The train from Vancouver to Toronto on Via Rail’s Canadian takes three to four days depending on the route and the season, and the experience is less about efficient transport than about understanding the country’s scale from inside it. The train crosses the Rockies, the prairies, the Canadian Shield, and the Great Lakes region in sequence, and the dining car and observation dome make the journey something closer to a moving hotel than a transit option.
The Rockies
Banff and Jasper national parks in Alberta contain the most dramatic mountain scenery in Canada and some of the most accessible alpine terrain in North America. Banff townsite sits at 1,383 metres above sea level inside the park and has been a tourist destination since 1885, when the Canadian Pacific Railway opened the area to visitors as a way to finance the rail line. The infrastructure that followed – the Banff Springs Hotel, the gondola to Sulphur Mountain, the network of maintained hiking trails – is extensive enough that Banff can feel over-organised in July and August. The solution is to go early in the morning, go in September when the larches turn gold, or go to Jasper, which receives fewer visitors and has a more honest relationship with the wilderness around it.
Lake Louise, 45 minutes from Banff townsite, is one of the most photographed lakes in the world and holds up in person despite that familiarity. The turquoise colour comes from glacial flour – fine rock particles suspended in the meltwater – and changes intensity through the day as the light angle shifts. The Fairview trail above the lake and the Plain of Six Glaciers trail beyond the teahouse at the far end give you the lake from above and behind, which is where the sense of its scale becomes clear. The Icefields Parkway between Lake Louise and Jasper, 232 kilometres of mountain road through continuous national park, passes the Columbia Icefield (one of the largest non-polar icefields in the world) and is consistently listed among the most scenic drives in the world, which it earns.

Toronto
Toronto is Canada’s largest city and the one that most confidently presents itself as a world city rather than a regional one. The density of the downtown core, the scale of the financial district, and the diversity of the neighbourhoods – Kensington Market, Chinatown, Little Italy, the Distillery District – give it a complexity that rewards more time than most visitors allow. The CN Tower observation deck at 447 metres is the obvious starting point for orientation, and the glass floor section of the lower observation level, despite being a tourist staple, is still genuinely vertiginous. The Royal Ontario Museum in the Bloor-Yorkville neighbourhood has a collection that covers natural history and world cultures across 13 million objects and is one of the largest museums in North America.
The city’s relationship with its waterfront has improved significantly over the past decade.

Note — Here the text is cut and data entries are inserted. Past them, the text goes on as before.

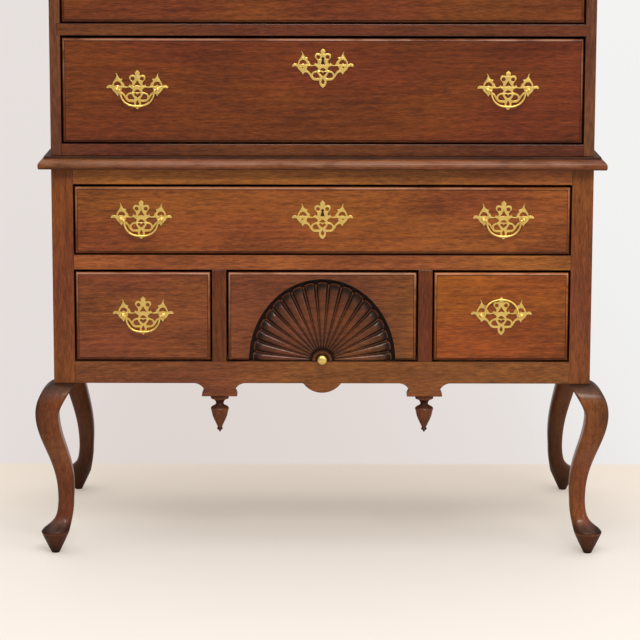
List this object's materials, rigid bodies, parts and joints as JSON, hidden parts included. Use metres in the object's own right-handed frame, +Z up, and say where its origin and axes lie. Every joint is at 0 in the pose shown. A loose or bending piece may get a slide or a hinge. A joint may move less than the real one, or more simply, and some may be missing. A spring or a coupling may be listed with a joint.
{
  "type": "highboy",
  "caption": "Flat-top highboy: upper chest of drawers on a lower case with cabriole legs, carved shell drawer, turned drops and pierced brass bail pulls.",
  "frame": {"origin": "on the floor, at the centre of the whole object's box", "axes": "+Z up, the drawer fronts face -Y and the drawers pull out that way, +X to the right as one faces them"},
  "size_m": [1.106, 0.569, 1.63],
  "materials": {
    "mahogany": "hand-rubbed reddish brown satin polish with darker edges",
    "secondary_wood": "plain planed, unpolished",
    "antique_brass": "polished cast brass, mellowed in the hollows"
  },
  "bodies": {
    "root": {"base_back_panel": "secondary_wood", "base_drawer_dividers": "mahogany", "base_drawer_rails": "mahogany", "base_drawer_runners": "secondary_wood", "base_side_left": "mahogany", "base_side_right": "mahogany", "cornice_moulding": "mahogany", "drop_finials": "mahogany", "front_apron": "mahogany", "leg_front_left": "mahogany", "leg_front_right": "mahogany", "leg_rear_left": "mahogany", "leg_rear_right": "mahogany", "upper_back_panel": "secondary_wood", "upper_bottom_board": "mahogany", "upper_drawer_rails": "mahogany", "upper_drawer_runners": "secondary_wood", "upper_side_left": "mahogany", "upper_side_right": "mahogany", "upper_top_board": "mahogany", "waist_moulding": "mahogany"},
    "shell_drawer": {"shell_drawer_front": "mahogany", "shell_drawer_box": "secondary_wood", "shell_drawer_hardware": "antique_brass"},
    "lower_left_drawer": {"lower_left_drawer_front": "mahogany", "lower_left_drawer_box": "secondary_wood", "lower_left_drawer_hardware": "antique_brass"},
    "lower_left_drawer_bail": {"lower_left_drawer_bail": "antique_brass"},
    "lower_right_drawer": {"lower_right_drawer_front": "mahogany", "lower_right_drawer_box": "secondary_wood", "lower_right_drawer_hardware": "antique_brass"},
    "lower_right_drawer_bail": {"lower_right_drawer_bail": "antique_brass"},
    "lower_long_drawer": {"lower_long_drawer_front": "mahogany", "lower_long_drawer_box": "secondary_wood", "lower_long_drawer_hardware": "antique_brass"},
    "lower_long_drawer_bail_left": {"lower_long_drawer_bail_left": "antique_brass"},
    "lower_long_drawer_bail_right": {"lower_long_drawer_bail_right": "antique_brass"},
    "upper_deep_drawer": {"upper_deep_drawer_front": "mahogany", "upper_deep_drawer_box": "secondary_wood", "upper_deep_drawer_hardware": "antique_brass"},
    "upper_deep_drawer_bail_left": {"upper_deep_drawer_bail_left": "antique_brass"},
    "upper_deep_drawer_bail_right": {"upper_deep_drawer_bail_right": "antique_brass"},
    "upper_middle_drawer": {"upper_middle_drawer_front": "mahogany", "upper_middle_drawer_box": "secondary_wood", "upper_middle_drawer_hardware": "antique_brass"},
    "upper_middle_drawer_bail_left": {"upper_middle_drawer_bail_left": "antique_brass"},
    "upper_middle_drawer_bail_right": {"upper_middle_drawer_bail_right": "antique_brass"},
    "upper_shallow_drawer": {"upper_shallow_drawer_front": "mahogany", "upper_shallow_drawer_box": "secondary_wood", "upper_shallow_drawer_hardware": "antique_brass"},
    "upper_shallow_drawer_bail_left": {"upper_shallow_drawer_bail_left": "antique_brass"},
    "upper_shallow_drawer_bail_right": {"upper_shallow_drawer_bail_right": "antique_brass"},
    "top_left_drawer": {"top_left_drawer_front": "mahogany", "top_left_drawer_box": "secondary_wood", "top_left_drawer_hardware": "antique_brass"},
    "top_left_drawer_bail": {"top_left_drawer_bail": "antique_brass"},
    "top_right_drawer": {"top_right_drawer_front": "mahogany", "top_right_drawer_box": "secondary_wood", "top_right_drawer_hardware": "antique_brass"},
    "top_right_drawer_bail": {"top_right_drawer_bail": "antique_brass"}
  },
  "joints": [
    {"name": "shell_drawer_slide", "type": "slide", "parent": "root", "child": "shell_drawer", "axis": [0, -1, 0], "range_m": [0, 0.34]},
    {"name": "lower_left_drawer_slide", "type": "slide", "parent": "root", "child": "lower_left_drawer", "axis": [0, -1, 0], "range_m": [0, 0.34]},
    {"name": "lower_left_drawer_bail_swing", "type": "hinge", "parent": "lower_left_drawer", "child": "lower_left_drawer_bail", "pos_m": [-0.338, -0.2505, 0.46175], "axis": [-1, 0, 0], "range_deg": [0, 190.9]},
    {"name": "lower_right_drawer_slide", "type": "slide", "parent": "root", "child": "lower_right_drawer", "axis": [0, -1, 0], "range_m": [0, 0.34]},
    {"name": "lower_right_drawer_bail_swing", "type": "hinge", "parent": "lower_right_drawer", "child": "lower_right_drawer_bail", "pos_m": [0.338, -0.2505, 0.46175], "axis": [-1, 0, 0], "range_deg": [-190.9, 0]},
    {"name": "lower_long_drawer_slide", "type": "slide", "parent": "root", "child": "lower_long_drawer", "axis": [0, -1, 0], "range_m": [0, 0.34]},
    {"name": "lower_long_drawer_bail_left_swing", "type": "hinge", "parent": "lower_long_drawer", "child": "lower_long_drawer_bail_left", "pos_m": [-0.34, -0.2505, 0.64475], "axis": [-1, 0, 0], "range_deg": [0, 190.9]},
    {"name": "lower_long_drawer_bail_right_swing", "type": "hinge", "parent": "lower_long_drawer", "child": "lower_long_drawer_bail_right", "pos_m": [0.34, -0.2505, 0.64475], "axis": [-1, 0, 0], "range_deg": [0, 190.9]},
    {"name": "upper_deep_drawer_slide", "type": "slide", "parent": "root", "child": "upper_deep_drawer", "axis": [0, -1, 0], "range_m": [0, 0.34]},
    {"name": "upper_deep_drawer_bail_left_swing", "type": "hinge", "parent": "upper_deep_drawer", "child": "upper_deep_drawer_bail_left", "pos_m": [-0.345, -0.2505, 0.88875], "axis": [-1, 0, 0], "range_deg": [0, 190.9]},
    {"name": "upper_deep_drawer_bail_right_swing", "type": "hinge", "parent": "upper_deep_drawer", "child": "upper_deep_drawer_bail_right", "pos_m": [0.345, -0.2505, 0.88875], "axis": [-1, 0, 0], "range_deg": [0, 190.9]},
    {"name": "upper_middle_drawer_slide", "type": "slide", "parent": "root", "child": "upper_middle_drawer", "axis": [0, -1, 0], "range_m": [0, 0.34]},
    {"name": "upper_middle_drawer_bail_left_swing", "type": "hinge", "parent": "upper_middle_drawer", "child": "upper_middle_drawer_bail_left", "pos_m": [-0.345, -0.2505, 1.10275], "axis": [-1, 0, 0], "range_deg": [0, 190.9]},
    {"name": "upper_middle_drawer_bail_right_swing", "type": "hinge", "parent": "upper_middle_drawer", "child": "upper_middle_drawer_bail_right", "pos_m": [0.345, -0.2505, 1.10275], "axis": [-1, 0, 0], "range_deg": [0, 190.9]},
    {"name": "upper_shallow_drawer_slide", "type": "slide", "parent": "root", "child": "upper_shallow_drawer", "axis": [0, -1, 0], "range_m": [0, 0.34]},
    {"name": "upper_shallow_drawer_bail_left_swing", "type": "hinge", "parent": "upper_shallow_drawer", "child": "upper_shallow_drawer_bail_left", "pos_m": [-0.345, -0.2505, 1.29675], "axis": [-1, 0, 0], "range_deg": [0, 190.9]},
    {"name": "upper_shallow_drawer_bail_right_swing", "type": "hinge", "parent": "upper_shallow_drawer", "child": "upper_shallow_drawer_bail_right", "pos_m": [0.345, -0.2505, 1.29675], "axis": [-1, 0, 0], "range_deg": [0, 190.9]},
    {"name": "top_left_drawer_slide", "type": "slide", "parent": "root", "child": "top_left_drawer", "axis": [0, -1, 0], "range_m": [0, 0.34]},
    {"name": "top_left_drawer_bail_swing", "type": "hinge", "parent": "top_left_drawer", "child": "top_left_drawer_bail", "pos_m": [-0.25075, -0.2505, 1.47075], "axis": [-1, 0, 0], "range_deg": [0, 190.9]},
    {"name": "top_right_drawer_slide", "type": "slide", "parent": "root", "child": "top_right_drawer", "axis": [0, -1, 0], "range_m": [0, 0.34]},
    {"name": "top_right_drawer_bail_swing", "type": "hinge", "parent": "top_right_drawer", "child": "top_right_drawer_bail", "pos_m": [0.25075, -0.2505, 1.47075], "axis": [-1, 0, 0], "range_deg": [0, 190.9]}
  ]
}
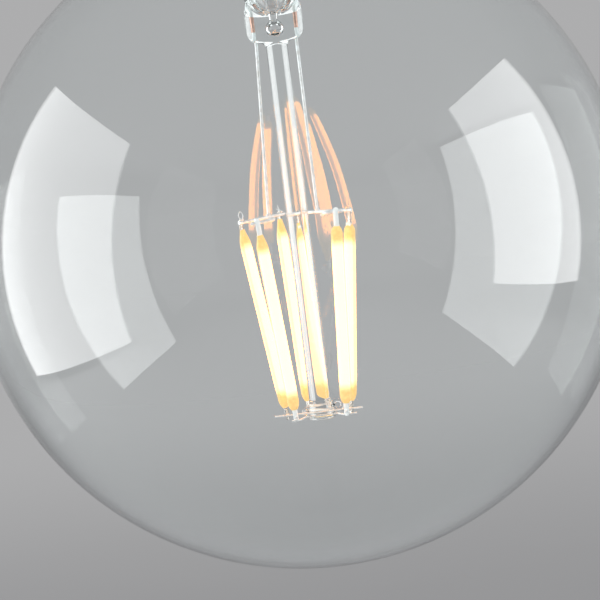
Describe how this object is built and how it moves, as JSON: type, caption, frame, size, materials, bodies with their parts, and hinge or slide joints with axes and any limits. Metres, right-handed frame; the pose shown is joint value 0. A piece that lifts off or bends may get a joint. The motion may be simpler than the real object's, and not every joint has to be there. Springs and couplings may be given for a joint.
{
  "type": "led filament globe bulb",
  "caption": "Clear glass globe lamp on a screw cap, with a crown of phosphor coated light strips hooked on wires round a glass post, its pressed stem and a driver in the cap.",
  "frame": {"origin": "centre of the flat tip of the centre contact", "axes": "+Z along the lamp's axis, up out of the cap towards the lampholder; +X to the right and +Y away from the viewer as pictured"},
  "size_m": [0.125, 0.125, 0.178],
  "materials": {
    "globe_glass": "clear blown glass, polished",
    "stem_glass": "clear drawn glass with fused edges",
    "seal_copper": "copper coated seal wire, pink where it is fused in glass",
    "wire_nickel": "bright drawn nickel plated wire",
    "sleeve_fibre": "varnished glass fibre sleeve",
    "phosphor_coat": "phosphor filled silicone, lit",
    "strip_ceramic": "white ceramic strip",
    "tab_steel": "pressed plated steel, satin",
    "cap_nickel": "rolled sheet with bright nickel plate",
    "cap_black_glass": "black cap glass",
    "cement": "baked capping cement",
    "solder": "dull tin solder",
    "board": "green solder mask on glass fibre board",
    "chip_black": "moulded black epoxy",
    "capacitor_can": "shrunk dark sleeve on an aluminium can",
    "fuse_ceramic": "enamelled ceramic body",
    "chip_brown": "brown ceramic chips with tinned ends",
    "wire_red": "red insulated wire",
    "wire_blue": "blue insulated wire"
  },
  "bodies": {
    "root": {"globe": "globe_glass", "stem_flare": "stem_glass", "stem_press": "stem_glass", "exhaust_tube": "stem_glass", "support_tube": "stem_glass", "glass_button": "stem_glass", "seal_wire_left": "seal_copper", "seal_wire_right": "seal_copper", "inner_lead_left": "wire_nickel", "inner_lead_right": "wire_nickel", "outer_lead_left": "wire_nickel", "outer_lead_right": "wire_nickel", "sleeve_left": "sleeve_fibre", "sleeve_right": "sleeve_fibre", "bus_wire_left": "wire_nickel", "bus_wire_right": "wire_nickel", "front_arm_left": "wire_nickel", "front_arm_right": "wire_nickel", "filament_coat_1": "phosphor_coat", "filament_coat_2": "phosphor_coat", "filament_coat_3": "phosphor_coat", "filament_coat_4": "phosphor_coat", "filament_coat_5": "phosphor_coat", "filament_coat_6": "phosphor_coat", "filament_strip_1": "strip_ceramic", "filament_strip_2": "strip_ceramic", "filament_strip_3": "strip_ceramic", "filament_strip_4": "strip_ceramic", "filament_strip_5": "strip_ceramic", "filament_strip_6": "strip_ceramic", "filament_tabs_1": "tab_steel", "filament_tabs_2": "tab_steel", "filament_tabs_3": "tab_steel", "filament_tabs_4": "tab_steel", "filament_tabs_5": "tab_steel", "filament_tabs_6": "tab_steel", "series_wire_1": "wire_nickel", "series_wire_2": "wire_nickel", "series_wire_3": "wire_nickel", "cap_shell": "cap_nickel", "cap_insulator": "cap_black_glass", "centre_contact": "cap_nickel", "cap_cement": "cement", "side_solder": "solder", "driver_board": "board", "bridge_rectifier": "chip_black", "smoothing_capacitor": "capacitor_can", "driver_chip": "chip_black", "fuse_resistor": "fuse_ceramic", "chip_parts": "chip_brown", "live_wire": "wire_red", "neutral_wire": "wire_blue"}
  },
  "joints": []
}
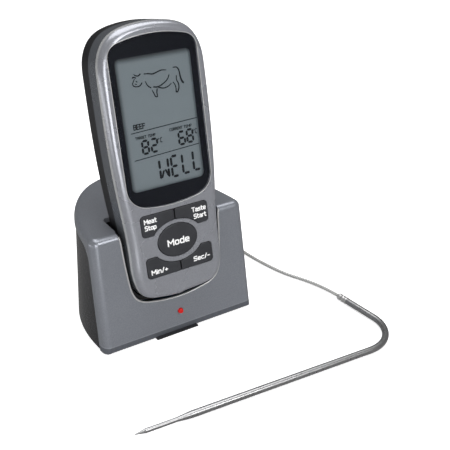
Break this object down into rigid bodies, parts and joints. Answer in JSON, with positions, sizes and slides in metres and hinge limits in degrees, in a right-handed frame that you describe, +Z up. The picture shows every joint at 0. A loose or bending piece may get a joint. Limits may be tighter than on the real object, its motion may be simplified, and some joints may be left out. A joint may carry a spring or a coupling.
{
  "type": "wireless meat thermometer",
  "caption": "Pocketed transmitter dock holding a lean-back handheld display receiver, with a bent stainless food probe on a braided cable coiled behind it.",
  "frame": {"origin": "on the table, under the middle of the dock, 38 mm behind the lower edge of its front plate", "axes": "+X to the display's right, +Y to the back, +Z up; the display faces -Y and leans back 11.1 degrees"},
  "size_m": [0.1513, 0.1808, 0.158],
  "materials": {
    "grey_metallic_shell": "silver-grey metallic paint, satin",
    "black_gloss_shell": "gloss",
    "black_satin_shell": "satin",
    "dark_pocket": "matt",
    "smoked_lens": "gloss, dark border",
    "lcd_glass": "grey-blue liquid crystal glass",
    "key_charcoal": "satin",
    "silicone": "matt",
    "red_lens": "clear red",
    "board": "solder mask",
    "chip": "moulded",
    "shield_can": "plain",
    "cell_jacket": "gloss",
    "contact": "nickel plated",
    "copper_wire": "plain",
    "screw_steel": "zinc plated",
    "stainless_rod": "polished stainless steel",
    "crimp": "bright",
    "steel_braid": "braided stainless wire",
    "plug_black": "gloss",
    "relief_black": "matt",
    "plug_gold": "polished"
  },
  "bodies": {
    "dock": {"dock_front_shell": "grey_metallic_shell", "dock_rear_body": "black_gloss_shell", "dock_bottom_cover": "black_satin_shell", "dock_pocket_liner": "dark_pocket", "indicator_light": "red_lens", "dock_batteries": "cell_jacket", "dock_battery_contacts": "contact", "dock_circuit_board": "board", "dock_radio_module": "shield_can", "dock_antenna": "copper_wire", "probe_jack": "plug_black", "power_switch_body": "plug_black", "dock_screws": "screw_steel", "plug_pin": "plug_gold", "plug_body": "plug_black", "plug_strain_relief": "relief_black", "cable_lead": "steel_braid", "cable_coil": "steel_braid", "cable_run": "steel_braid", "probe_ferrule": "crimp", "probe_tube": "stainless_rod", "probe_tip": "stainless_rod"},
    "receiver": {"receiver_front_shell": "grey_metallic_shell", "receiver_rear_cover": "black_satin_shell", "receiver_screws": "screw_steel", "display_lens": "smoked_lens", "display_panel": "lcd_glass", "display_holder": "dark_pocket", "display_connectors": "silicone", "receiver_circuit_board": "board", "receiver_processor": "chip", "receiver_radio_module": "shield_can", "receiver_antenna": "copper_wire", "buzzer": "chip", "keypad_mat": "silicone", "receiver_batteries": "cell_jacket", "receiver_battery_contacts": "contact"},
    "mode_key": {"mode_button": "key_charcoal"},
    "key_upper_left": {"key_upper_left": "key_charcoal"},
    "key_upper_right": {"key_upper_right": "key_charcoal"},
    "key_lower_left": {"key_lower_left": "key_charcoal"},
    "key_lower_right": {"key_lower_right": "key_charcoal"},
    "receiver_door": {"receiver_battery_door": "black_satin_shell"},
    "dock_door": {"dock_battery_door": "black_satin_shell"},
    "power_switch": {"power_switch_knob": "key_charcoal"}
  },
  "joints": [
    {"name": "receiver_lift", "type": "slide", "parent": "dock", "child": "receiver", "axis": [0, 0.1925, 0.9813], "range_m": [0, 0.045]},
    {"name": "mode_press", "type": "slide", "parent": "receiver", "child": "mode_key", "axis": [0, 0.9813, -0.1925], "range_m": [0, 0.0008], "stiffness_N_per_m": 400},
    {"name": "upper_left_press", "type": "slide", "parent": "receiver", "child": "key_upper_left", "axis": [0, 0.9813, -0.1925], "range_m": [0, 0.0008], "stiffness_N_per_m": 400},
    {"name": "upper_right_press", "type": "slide", "parent": "receiver", "child": "key_upper_right", "axis": [0, 0.9813, -0.1925], "range_m": [0, 0.0008], "stiffness_N_per_m": 400},
    {"name": "lower_left_press", "type": "slide", "parent": "receiver", "child": "key_lower_left", "axis": [0, 0.9813, -0.1925], "range_m": [0, 0.0008], "stiffness_N_per_m": 400},
    {"name": "lower_right_press", "type": "slide", "parent": "receiver", "child": "key_lower_right", "axis": [0, 0.9813, -0.1925], "range_m": [0, 0.0008], "stiffness_N_per_m": 400},
    {"name": "receiver_door_open", "type": "hinge", "parent": "receiver", "child": "receiver_door", "pos_m": [0, -0.00495, 0.08431], "axis": [-1, 0, 0], "range_deg": [0, 75]},
    {"name": "dock_door_slide", "type": "slide", "parent": "dock", "child": "dock_door", "axis": [0, -1, 0], "range_m": [0, 0.004]},
    {"name": "power_switch_slide", "type": "slide", "parent": "dock", "child": "power_switch", "axis": [1, 0, 0], "range_m": [0, 0.003]}
  ]
}
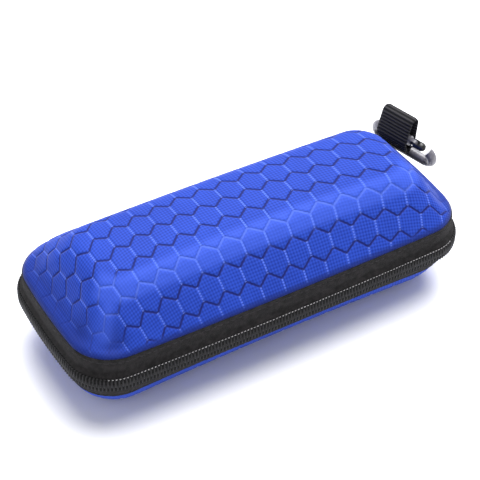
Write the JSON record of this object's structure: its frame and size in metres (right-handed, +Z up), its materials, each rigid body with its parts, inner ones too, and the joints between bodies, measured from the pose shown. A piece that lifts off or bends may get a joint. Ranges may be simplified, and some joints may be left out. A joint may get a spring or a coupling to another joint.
{
  "type": "zip-around glasses case",
  "caption": "Zip-around hard case for sunglasses, with a fabric back hinge, moulded foam shells, a webbing loop and a small snap hook on one end.",
  "frame": {"origin": "middle of the flat underside, on the surface the closed case rests on", "axes": "+Z up, +X along the case towards the webbing loop, +Y towards the back hinge, -Y the front"},
  "size_m": [0.1764, 0.0773, 0.0523],
  "materials": {
    "cover_fabric": "blue woven cover, heat-pressed with hexagons",
    "foam": "matte black moulded foam",
    "lining_fabric": "black brushed knit",
    "zip_tape": "black woven tape",
    "coil_nylon": "black nylon with a slight sheen",
    "stop_plastic": "black moulded plastic",
    "slider_metal": "black painted die-cast zinc",
    "webbing": "black ribbed webbing",
    "hook_metal": "smoke-grey satin paint",
    "gate_metal": "black gloss paint",
    "pin_steel": "satin steel"
  },
  "bodies": {
    "base": {"base_cover": "cover_fabric", "base_core": "foam", "base_lining": "lining_fabric", "lower_zip_tape": "zip_tape", "lower_coil": "coil_nylon", "held_zip_tape": "zip_tape", "held_coil": "coil_nylon", "held_end_stop": "stop_plastic", "lower_end_stops": "stop_plastic", "hinge_strip": "zip_tape"},
    "lid": {"lid_cover": "cover_fabric", "lid_core": "foam", "lid_lining": "lining_fabric", "upper_zip_tape": "zip_tape", "upper_coil": "coil_nylon", "upper_end_stop": "stop_plastic", "webbing_loop": "webbing"},
    "slider": {"zip_slider": "slider_metal"},
    "pull": {"slider_pull": "slider_metal"},
    "hook": {"hook_frame": "hook_metal", "gate_pin": "pin_steel"},
    "gate": {"hook_gate": "gate_metal"}
  },
  "joints": [
    {"name": "lid_hinge", "type": "hinge", "parent": "base", "child": "lid", "pos_m": [0, 0.0356, 0.022], "axis": [-1, 0, 0], "range_deg": [0, 110], "deforming": ["hinge_strip"]},
    {"name": "slider_run", "type": "slide", "parent": "base", "child": "slider", "axis": [-0.9998, 0.0187, 0], "range_m": [0, 0.005]},
    {"name": "pull_turn", "type": "hinge", "parent": "slider", "child": "pull", "pos_m": [0.05054, 0.0386, 0.022], "axis": [0, 0, 1], "range_deg": [-170, 0]},
    {"name": "hook_swing", "type": "hinge", "parent": "lid", "child": "hook", "pos_m": [0.08373, 0.01902, 0.0381], "axis": [0.2588, -0.9659, 0], "range_deg": [0, 80]},
    {"name": "gate_open", "type": "hinge", "parent": "hook", "child": "gate", "pos_m": [0.08619, 0.00984, 0.0381], "axis": [0.9133, 0.2447, 0.3256], "range_deg": [0, 38], "stiffness_Nm_per_rad": 0.003, "springref_deg": -57.3}
  ]
}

The Harbourfront Centre on Lake Ontario runs year-round programming and the waterfront trail east of Union Station toward the Beaches neighbourhood is a cycling and running route with the lake visible throughout. In winter, the Bentway skating trail under the Gardiner Expressway – a kilometre of lit outdoor ice – is the kind of infrastructure decision that reflects a city that has stopped pretending winter doesn’t happen.

Quebec City and Montreal
Quebec City is the only walled city north of Mexico in North America, and the fortifications that circle the Old City are intact enough to walk in full – around 4.6 kilometres of ramparts with views over the St Lawrence river from the Citadelle. The city divides into Upper Town (inside the walls, more formal, the Chateau Frontenac dominating the skyline) and Lower Town (the Petit-Champlain district by the river, older, narrower, the streets sloped sharply down from the cliff). The French character of the city is not decorative – Quebec City is an almost entirely francophone city and the culture, food, and public life reflect that in ways that make it feel genuinely distinct from the rest of English Canada.
Montreal, two hours west by train, operates at a different register entirely – larger, more cosmopolitan, bilingual in practice if not always in law, with a food culture that draws on French technique and North American scale in equal measure. The Plateau-Mont-Royal neighbourhood is where the city’s character is most concentrated: outdoor staircases, Victorian duplexes, street markets, and a density of cafes and restaurants that reflects how seriously the city takes eating. Mount Royal, the small extinct volcano that gives the city its name, is accessible by foot from the Plateau and the summit gives a view over the city and the St Lawrence plain that explains Montreal’s location.
Conclusion
Canada’s cities are easier to understand once you’ve spent time in the Canadian landscape between them. The Rockies, the prairies, and the boreal forest that connects Vancouver to Toronto are not background to the cities – they’re the context that makes those cities comprehensible. Whatever route you take through Canada, building in time for the land between the urban stops is what makes the country make sense.